The same framework enables individuals to bring legal claims. But they shouldn’t have to. Women and girls like Cerys Vaughan should be focusing on playing the sports they love, not fighting through the courts. And you shouldn’t have to be a scientist or a lawyer, or particularly brave, to argue that women’s sports are for female people. 

A call for leadership

It is for organisations, sports leaders and public bodies to protect women’s sport. Doing so does not require new legal protections. It simply requires the consistent application of the protections that already exist.

It requires leadership by ministers, sports councils, regulators and governing bodies to ensure that the interests of women and girls are centred at every level.

We call on sports leaders to stop looking for compromises and get-out clauses and get back to protecting, celebrating and promoting women and girls in sport because it is the right thing to do.

Thank you all for coming and for speaking up for women’s sport. We hope you will find this report useful for your work. We hope you can work together to press leaders to protect women’s sport, and take the pressure of ordinary women and girls like Cerys Vaughan.

Finally I would like to thank the sportswomen like Sharron Davies, Tracy Edwards and Mara Yamauchi, as well as the Women’s Sport Union and groups like SEEN in Sport, all of whom have done so much to raise awareness of the need for female-only sport.

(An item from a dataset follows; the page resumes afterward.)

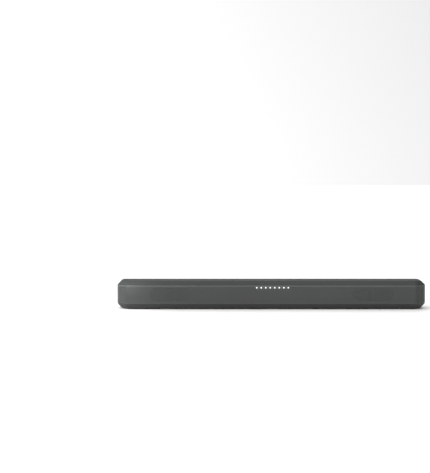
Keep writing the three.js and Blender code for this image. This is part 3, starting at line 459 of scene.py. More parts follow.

And to thank the sports journalists who have written about this topic, the lawyers who have helped us to understand the law, and my colleagues at Sex Matters who put this report and this event together with me.

Most of all I’d like to thank my colleague Fiona McAnena, who has done so much, first at Fair Play For Women and then, for the past two years, with us, to make sure that all sports’ national governing bodies know that sex matters.